Membangun Harapan: Peran Bersama yang Mendesak
Untuk menjawab pertanyaan "Di mana negara?", jawabannya harusnya adalah "Negara hadir, secara utuh dan berkelanjutan." Ini bukan hanya tugas pemerintah pusat, tetapi juga pemerintah daerah, masyarakat sipil, sektor swasta, dan setiap individu.
- Penguatan Jaring Pengaman Sosial: Memperluas program pengentasan kemiskinan dan bantuan sosial yang tepat sasaran untuk keluarga rentan.

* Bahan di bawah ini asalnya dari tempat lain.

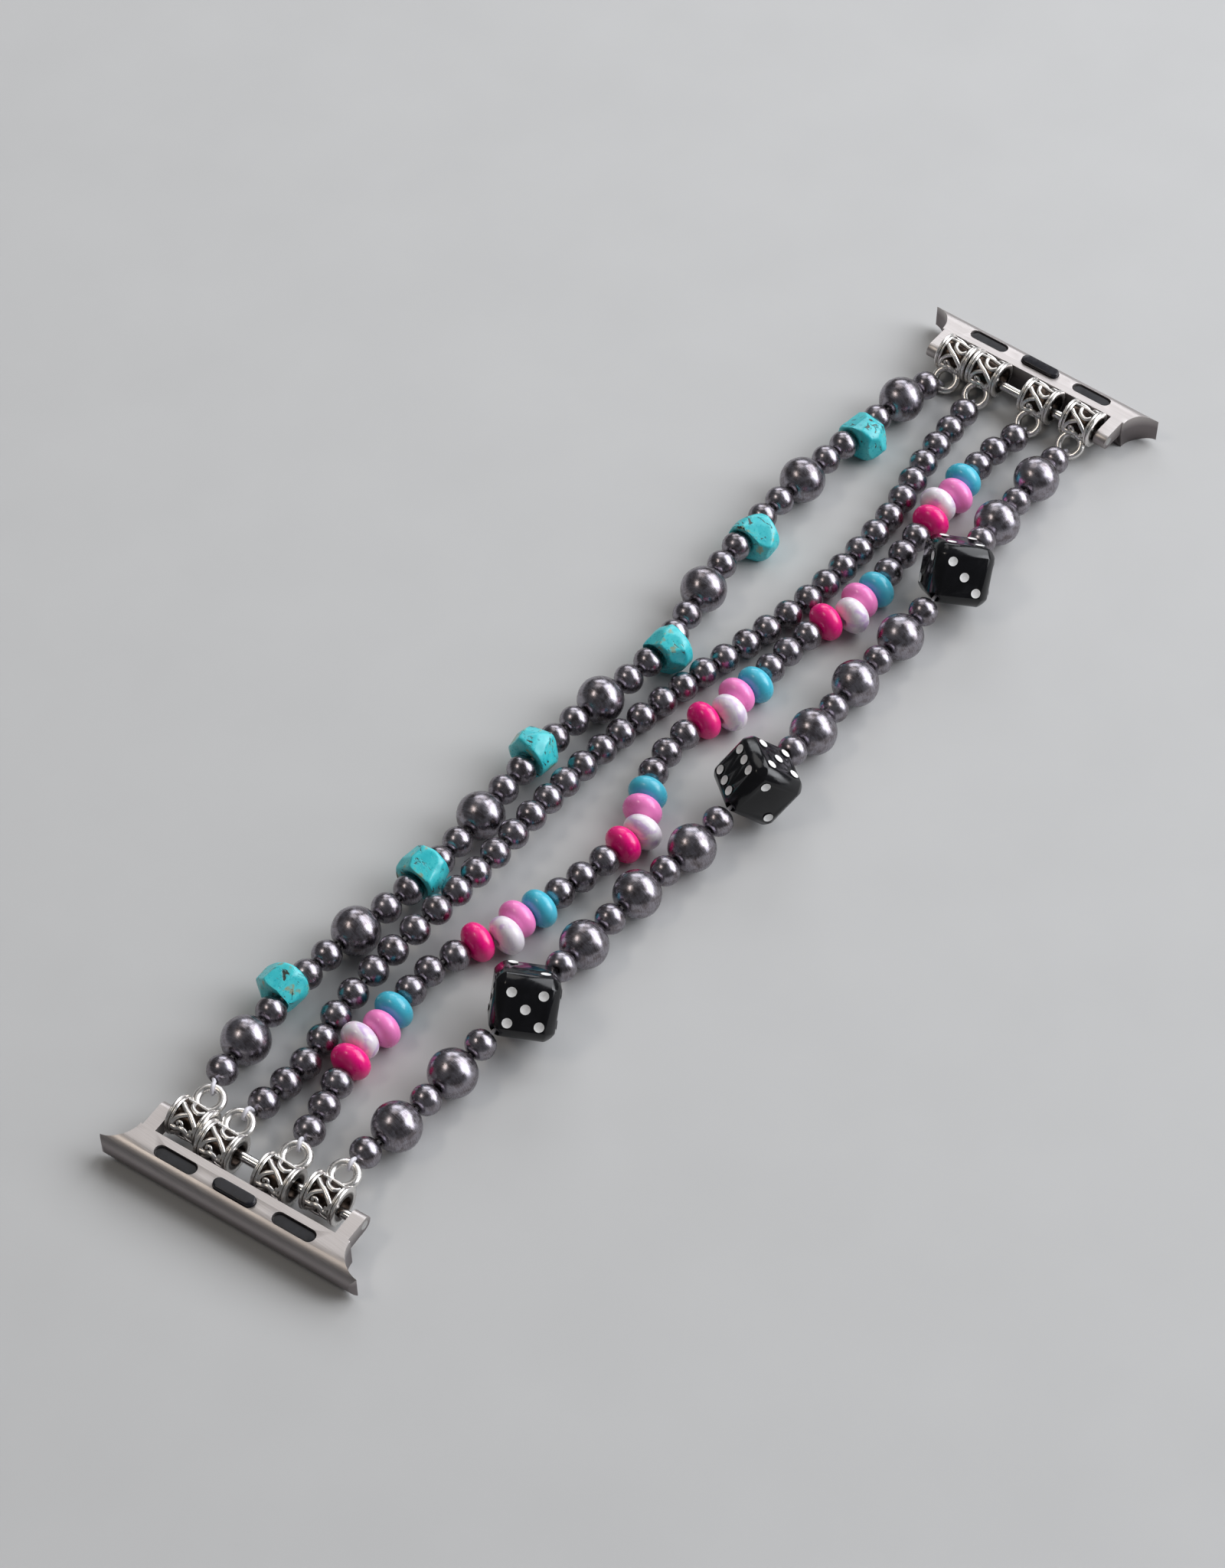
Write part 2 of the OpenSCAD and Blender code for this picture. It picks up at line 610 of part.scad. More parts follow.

- Akses Pendidikan dan Kesehatan Universal: Memastikan setiap anak, tanpa terkecuali, memiliki akses mudah ke pendidikan berkualitas dan layanan kesehatan gratis.
- Rehabilitasi dan Reintegrasi yang Komprehensif: Menyediakan pusat-pusat rehabilitasi yang memadai, didukung oleh psikolog dan pekerja sosial, serta program reintegrasi yang memastikan anak-anak kembali ke keluarga atau lingkungan yang aman.
- Pencegahan Kekerasan dan Disfungsi Keluarga: Mengedukasi masyarakat tentang pola asuh yang positif dan memberikan dukungan bagi keluarga yang mengalami masalah.
- Peran Aktif Masyarakat dan Swasta: Mendorong partisipasi aktif organisasi masyarakat sipil dan sektor swasta dalam program perlindungan anak jalanan, dengan dukungan dan fasilitasi dari pemerintah.
- Data dan Kebijakan Berbasis Bukti: Membangun sistem data yang kuat untuk memantau masalah anak jalanan dan merumuskan kebijakan yang responsif dan efektif.
Melihat semakin banyaknya anak jalanan adalah panggilan darurat bagi kita semua. Ini bukan sekadar masalah sosial, melainkan cermin kemanusiaan dan keberpihakan kita pada masa depan. Negara harus hadir, tidak hanya di atas kertas, tetapi dalam setiap langkah nyata yang melindungi dan memanusiakan anak-anaknya. Karena masa depan sebuah bangsa sangat bergantung pada bagaimana ia memperlakukan dan melindungi generasi penerusnya.